Question 1 (answered by Dynojet)

Q. Is there anything special in regards to the WB2 modules for the GROM vs any other WB2 module?

A. The WB2 modules are slightly different. First of all, if the WB2 module does not have a GREEN LED status light, the simulated narrow-band output feature does not work at all. Second, the WB2 units specifically sold to Hard Racing have had the simulated narrow-band output feature set to 0.925, which should get a Honda Grom to run at about 13.5 AFR in the closed loop range. You can change this setting on a WB2 unit in the field with our LCD-200 accessory only.

That pretty much sums it up. If anyone has any specific questions, let me know and I will update this Q&A answer section in the original post so newbies can get all of the Q&A in one place without having to scroll and read the entire post/replies.

4 Posts
Discussion Starter · #2 ·
Mods - if this should be moved to a different section, please feel free to move. I wasn't quite sure where to put it.

178 Posts
Good info, thanks

1 Posts
Nice article! I wanted to buy a auto tune first, but I need a WB2! (gauge and narrow band output)

1. The WB2 also has a analog input, can i use this as the pressure sensor for mapping?? What else can I do with it?

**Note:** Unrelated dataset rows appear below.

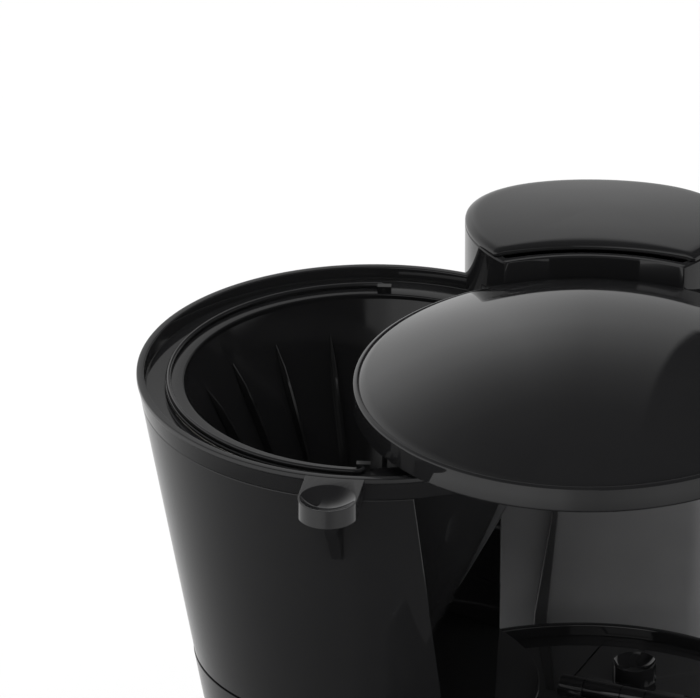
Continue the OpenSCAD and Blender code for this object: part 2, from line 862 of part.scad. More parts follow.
base_shell();
bottom_cover();
rubber_feet();
bottom_screws();
hot_plate();
hot_plate_seal();
heating_element();
element_clamp();
thermostat();
thermal_fuse();
check_valve();
cold_hose();
hot_hose();
hose_clips();
riser_pipe();
column_shell();
rear_cover();
rear_cover_screws();
water_tank();
tank_grommet();
level_gauge();
head_shell();
tank_hinge_pin();
tank_lid();
spray_arm();
spray_chamber();
dome_cover();
dome_screws();
hinge_bracket();
hinge_pin();
hinge_rib();
switch_housing();
switch_rocker();
indicator_lens();
cord_gland();
swing_ring();
holder_shell();
holder_skirt();
thumb_tab();
filter_basket();
basket_seal();
bail_handle();
drip_stop_valve();
drip_stop_spring();
drip_stop_guide();
jug_glass();
jug_band();
jug_handle();
handle_screw();
jug_collar();
jug_lid();
flap_pin();
pour_flap();
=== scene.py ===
# Drip coffee maker in glossy black plastic, its filter holder swung out from under the dome.
# The CAD model is the frame. The shells that show are rebuilt smooth, and the rest gets softened edges.
import json
from math import acos, asin, cos, degrees, pi, radians, sin, sqrt, tan
import bmesh
import bpy
from mathutils import Matrix, Vector


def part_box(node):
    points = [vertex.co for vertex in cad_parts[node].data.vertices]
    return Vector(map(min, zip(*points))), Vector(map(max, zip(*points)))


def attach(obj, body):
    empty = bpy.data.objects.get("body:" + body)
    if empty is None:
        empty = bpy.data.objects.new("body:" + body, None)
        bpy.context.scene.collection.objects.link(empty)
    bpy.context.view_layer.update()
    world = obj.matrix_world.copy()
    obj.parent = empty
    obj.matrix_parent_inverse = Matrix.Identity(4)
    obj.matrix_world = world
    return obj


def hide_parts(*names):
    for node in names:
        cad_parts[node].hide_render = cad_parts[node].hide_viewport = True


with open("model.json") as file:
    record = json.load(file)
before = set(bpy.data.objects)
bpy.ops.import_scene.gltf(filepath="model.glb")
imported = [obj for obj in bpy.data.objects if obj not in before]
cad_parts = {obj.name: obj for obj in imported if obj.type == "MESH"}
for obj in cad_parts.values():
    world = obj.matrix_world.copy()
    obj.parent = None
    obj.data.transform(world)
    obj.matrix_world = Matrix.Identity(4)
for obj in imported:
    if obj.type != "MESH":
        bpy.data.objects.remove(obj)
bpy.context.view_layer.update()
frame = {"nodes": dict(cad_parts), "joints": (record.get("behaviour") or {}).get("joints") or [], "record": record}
MM = 0.001

# ---------------------------------------------------------------- places, from the frame


def low(node):
    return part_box(node)[0]


def high(node):
    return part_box(node)[1]


def middle(node):
    return (low(node) + high(node)) / 2


def joint(name):
    return next(j for j in frame["joints"] if j["name"] == name)


BREW = middle("dome_cover")                                   # brew axis of the machine
DOME_R = (high("dome_cover").x - low("dome_cover").x) / 2
SKIRT_Z = low("dome_cover").z
DOME_TOP = high("dome_cover").z
DOME_EDGE_Z = SKIRT_Z + 8 * MM                                # top of the dome's upright skirt
HOLDER = middle("basket_seal")                                # axis of the open holder
RIM_Z = high("thumb_tab").z
RIM_R = HOLDER.x - low("swing_ring").x
LEDGE_Z = low("basket_seal").z
RING_LOW = RIM_Z - 8 * MM
HOLDER_Z = low("holder_skirt").z
SEAM_Z = high("holder_skirt").z
CONE_SLOPE = 0.182
SWING = -joint("holder_swing")["range_deg"][0]
HINGE = middle("hinge_pin")
TANK_R = (high("tank_lid").x - low("tank_lid").x) / 2         # round head over the tank
TANK = Vector((middle("tank_lid").x, high("rear_cover").y - TANK_R, 0))
HEAD_Z = low("head_shell").z
ARCH_R = 250 * MM
ARCH_Y = BREW.y + 78 * MM
ARCH_Z = high("head_shell").z                                 # crest of the head's top edge
COLLAR_R = (high("jug_collar").x - low("jug_collar").x) / 2
LID_HINGE = Vector((TANK.x, middle("tank_hinge_pin").y, middle("tank_hinge_pin").z))
LID_LIFT = 0.3 * MM                                           # the lid rests just above the head's wall
BARREL_R = 3.2 * MM                                           # of the lid's hinge
SHELL_WALL = 2.5 * MM                                         # dome and head
WALL = 2.4 * MM                                               # holder
BOX_FACES = [(3, 2, 1, 0), (4, 5, 6, 7), (0, 1, 5, 4), (1, 2, 6, 5), (2, 3, 7, 6), (3, 0, 4, 7)]

# ---------------------------------------------------------------- materials


def link(tree, a, b):
    tree.links.new(a, b)


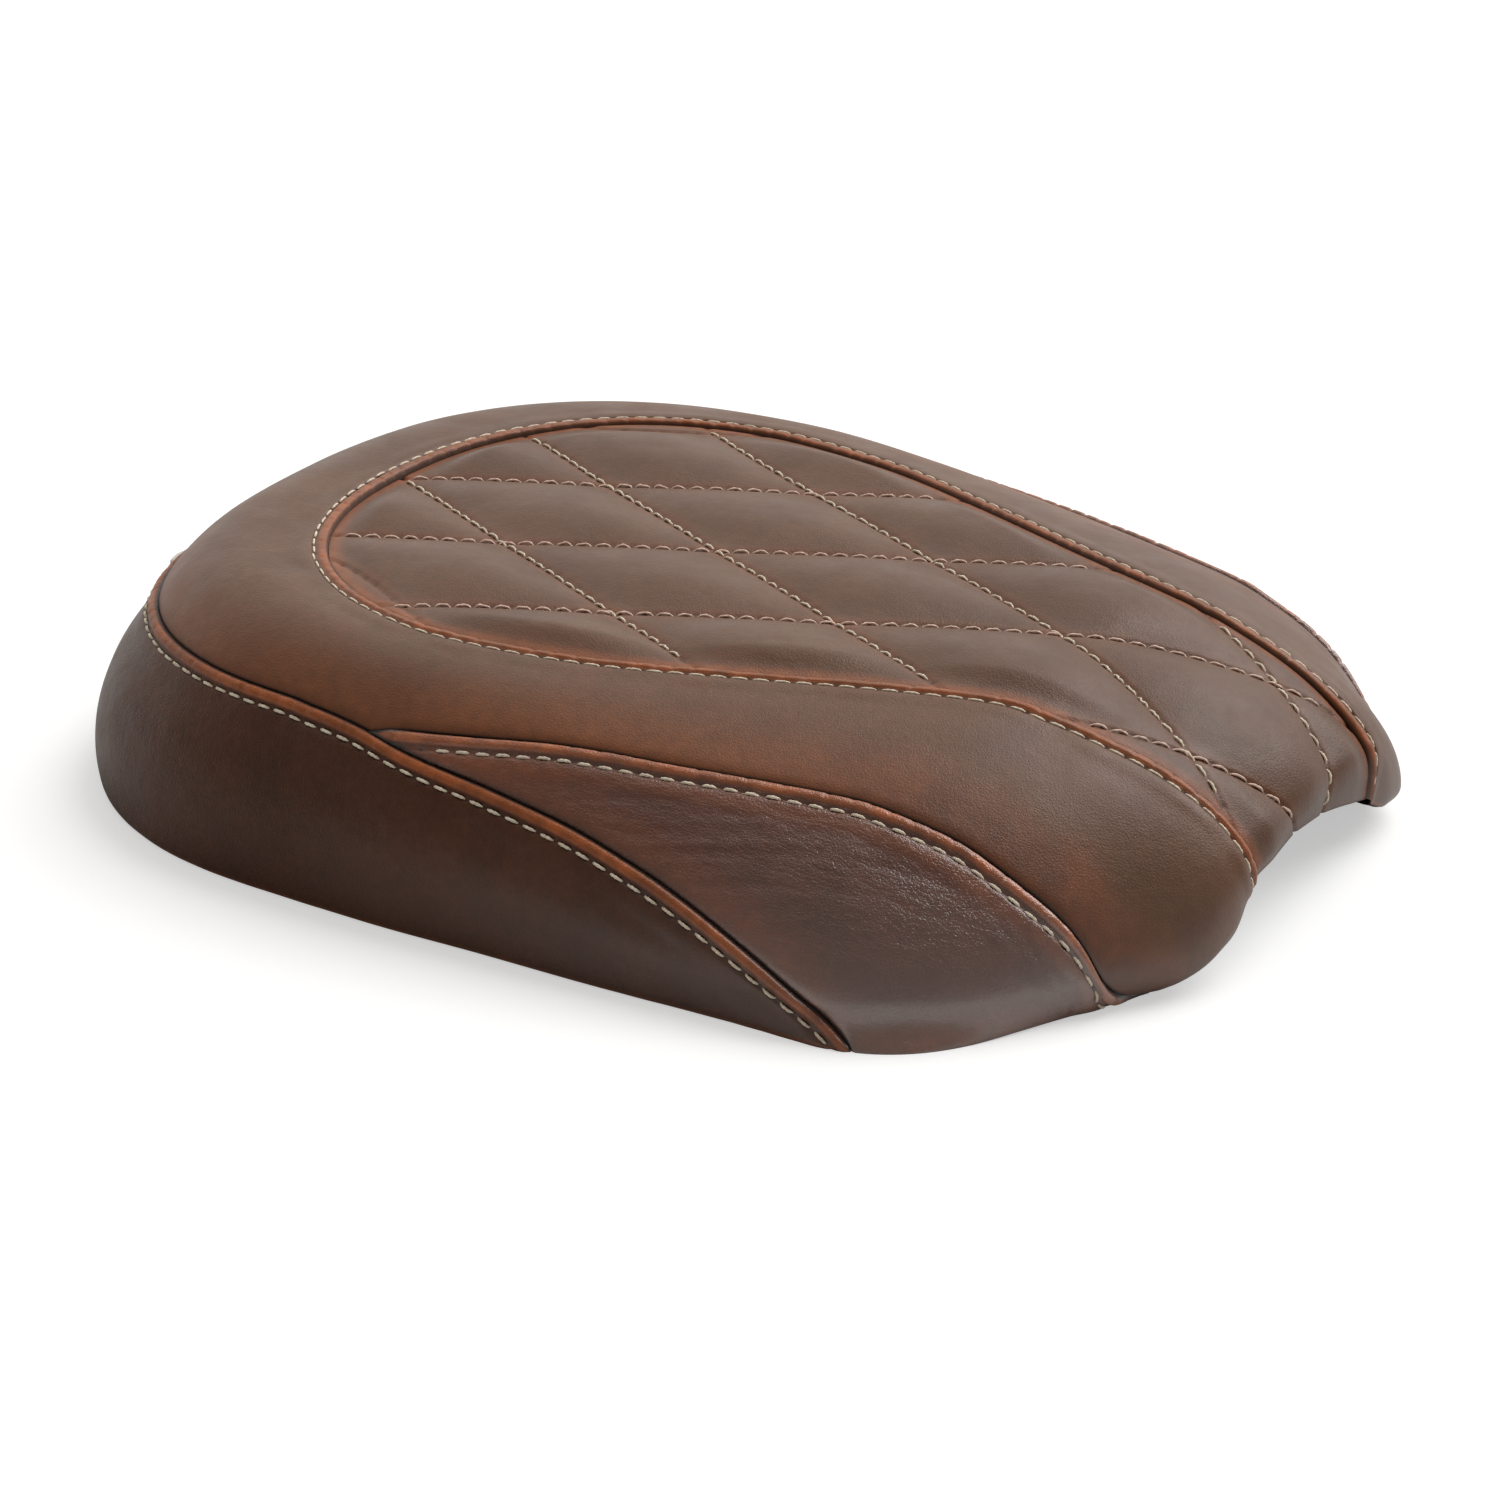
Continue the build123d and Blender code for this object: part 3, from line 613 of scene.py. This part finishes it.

2. It is nice that the guys from dynojet have the narrow band output on the wide band 2 to be able to set up closed loop tuning... but this is one value for the whole closed loop range!
I'd like to be able to use the full range A/F table in the PCV and define my own A/F ratio also in closed loop area. I was thinking about just fooling the ECU by connecting a fixed voltage of 450mv to the o2 input so it won't regulate anymore and the PCV can do its thing like it also does in the WOT area. (I mean, what is the point of having a fully configurable map when you only use one column??)
Anyone tried this already? Are there other ways to prevent the closed loop to regulate (and that do not turn on the engine check light!!)?

4 Posts
Discussion Starter · #5 ·
1. I'm not sure, you'd have to ask them. The documentation is kinda thin.

2. You ARE able to adjust the close loop value (by default it's 13.5:1), but you need the LCD add-on. The Windows software only talks to the PCV, not the WB2.